There is no universal winner in the debate between custom DXF vehicle storage and pre-made off-road tool organization systems. The right choice reflects your schedule, fabrication capacity, and how tightly your requirements deviate from standard layouts. If uptime and predictability rule the day, pre-made mounting plates and modular cases deliver proven performance with minimal lead time. If your vehicle geometry, payload, or workflow sits outside the bell curve, editable DXF files and in-house cutting let you match the solution to the mission.

Boco Custom supports both strategies. Its heavy-duty, low-profile mounting plates anchor popular modular ecosystems with tight tolerances and USA-made quality, and local pickup is available for fast turnarounds. For fabricators, instant-download DXF files—such as the DXF bundle packout—offer a head start on custom vehicle storage fabrication. If you’re committed to a DeWalt setup, a purpose-built option like the DeWalt Toughbox mounting plate provides a clean, low-profile foundation.

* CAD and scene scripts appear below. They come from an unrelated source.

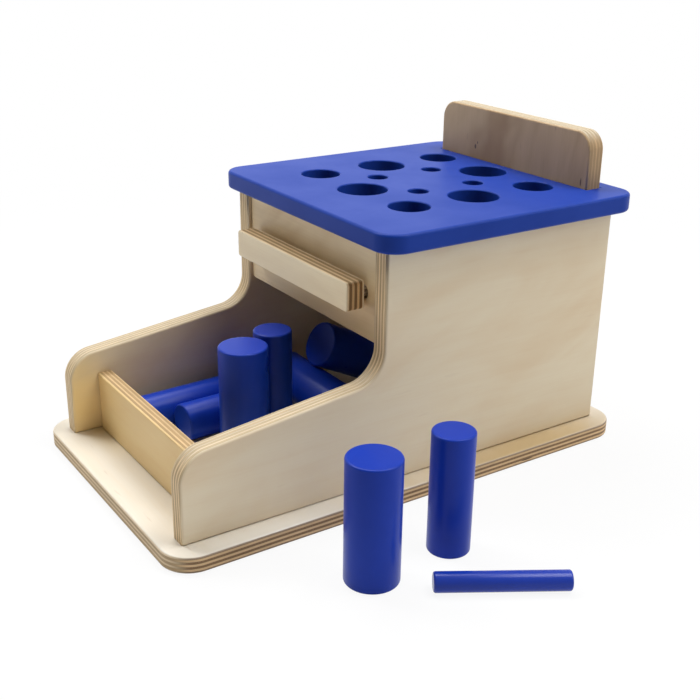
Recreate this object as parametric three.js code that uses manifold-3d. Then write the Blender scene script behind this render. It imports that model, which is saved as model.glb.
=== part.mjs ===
// A wooden drop box: cylinders of three sizes stand in a holed top board on a sliding plate.
// Pulling the bar brings the plate's holes under those of the top board, and all cylinders drop.
// Millimetres, +Z up, front towards -Y. The origin is the centre of the base board's underside.

import * as THREE from 'three';
import { mergeVertices } from 'three/addons/utils/BufferGeometryUtils.js';
import Module from 'manifold-3d';

const wasm = await Module();
wasm.setup();

// Driving dimensions: boards
const sideThick = 12;
const baseThick = 10;
const thinThick = 9.5;
const topThick = 11.4;
const plateThick = 7;

// Driving dimensions: base board, by its margins around the body
const baseCorner = 18;
const baseFrontMargin = 11.1;
const baseRearMargin = 12.3;
const baseSideMargin = 13.3;

// Driving dimensions: body
const innerWidth = 144.4;
const bodyLength = 298.6;
const towerDepth = 170.8;
const towerHeight = 141.2;
const wallFrontHeight = 50.8;
const wallBackHeight = 66;
const wallCorner = 16;
const mouthFillet = 17;

// Driving dimensions: rail, front panel and back board
const railHeight = 38.2;
const railSetback = 17.6;
const panelSetback = 2.5;
const panelHeight = 58.5;
const panelCorner = 3;
const backRise = 34.7;
const backCorner = 12;

// Driving dimensions: top board, by its overhangs past the tower
const topCorner = 14.5;
const topFrontOverhang = 7.5;
const topRearOverhang = 11.1;
const topSideOverhang = 10.8;

// Driving dimensions: cylinders and their holes
const cylinderLength = 71.3;
const largeDiameter = 30;
const mediumDiameter = 24;
const smallDiameter = 11;
const largeHole = 30.8;
const mediumHole = 24.7;
const smallHole = 12.8;
const cylinderGap = 0.3;
const holePitch = 48;
const smallPitch = 43;
const holeFieldSetback = 88.7;

// Driving dimensions: slide
const pullTravel = 24;
const slotSideMargin = 9.9;
const slotHeight = 8.1;
const tonguePlay = 4.8;
const barSideMargin = 8.6;
const barHeight = 17.1;
const barCorner = 2.2;
const barThick = 12;
const barStandoff = 2.9;
const barDrop = 30.5;
const mortiseDepth = 4;
const runnerWidth = 7;
const runnerHeight = 12;

// Driving dimensions: fasteners
const dowelDiameter = 6;
const dowelLength = 20;
const dowelChamfer = 0.8;
const screwLength = 30;
const screwDiameter = 3.5;
const screwHead = 7.4;
const screwHeadDepth = 2.6;
const screwTip = 5;
const screwSink = 0.4;
const recessWidth = 1;
const recessLength = 4;
const recessDepth = 1.6;

// Softened edges
const baseEase = 1.4;
const topEase = 2;
const cylinderEase = 1.3;
const barEase = 0.8;

// Clearances
const glueGap = 0.1;
const seatGap = 0.3;
const slideGap = 0.5;
const plateHolePlay = 0.5;
const overrun = 5;

// Facets
const cornerSteps = 8;
const smallCornerSteps = 4;
const easeSteps = 2;
const roundSteps = { large: 32, medium: 28, small: 20 };
const dowelSteps = 12;
const screwSteps = 12;

// Sizes and places that follow from those above
const cylinderDiameters = { large: largeDiameter, medium: mediumDiameter, small: smallDiameter };
const holeDiameters = { large: largeHole, medium: mediumHole, small: smallHole };
const innerHalf = innerWidth / 2;
const outerHalf = innerHalf + sideThick;
const baseWidth = 2 * (outerHalf + baseSideMargin);
const baseLength = baseFrontMargin + bodyLength + baseRearMargin;
const slotWidth = innerWidth - 2 * slotSideMargin;
const tongueWidth = slotWidth - 2 * tonguePlay;
const barWidth = innerWidth - 2 * barSideMargin;
const topWidth = 2 * (outerHalf + topSideOverhang);
const topDepth = topFrontOverhang + towerDepth + topRearOverhang;
const backHeight = towerHeight + glueGap + topThick + backRise;
const floorZ = baseThick;
const bodyZ = baseThick + glueGap;
const bodyFront = -baseLength / 2 + baseFrontMargin;
const bodyBack = bodyFront + bodyLength;
const towerFront = bodyBack - towerDepth;
const towerTop = bodyZ + towerHeight;
const topZ = towerTop + glueGap;
const railFront = bodyFront + railSetback;
const panelFront = towerFront + panelSetback;
const panelBack = panelFront + thinThick;
const backFront = bodyBack - sideThick;
const topFront = towerFront - topFrontOverhang;
const fieldY = towerFront + holeFieldSetback;
const plateMidZ = towerTop - barDrop;
const plateZ = plateMidZ - plateThick / 2;
const barBack = panelFront - barStandoff;
const shoulderY = panelBack + seatGap + pullTravel;
const lyingZ = floorZ + glueGap;

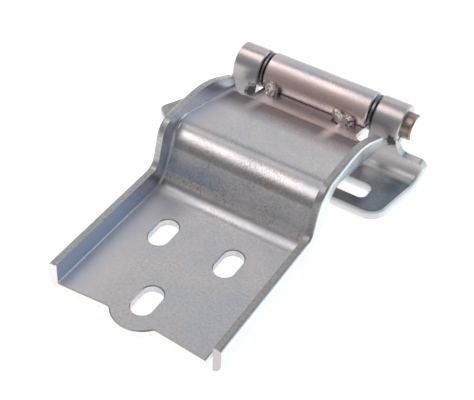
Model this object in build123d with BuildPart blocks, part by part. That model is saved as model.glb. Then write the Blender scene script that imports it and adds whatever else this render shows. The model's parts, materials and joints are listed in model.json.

Whichever path you choose, aim for a system that:

  • Survives real off-road loads without creeping or loosening.
  • Speeds up tool retrieval and return, even with gloves on.
  • Adapts as your team and equipment evolve.
  • Protects your investment through proper materials, coatings, and hardware.

Start with honest requirements, weigh your timeline and resources, and pick the approach that minimizes risk while maximizing daily efficiency. In the field, the best storage system is the one you don’t have to think about—because it just works.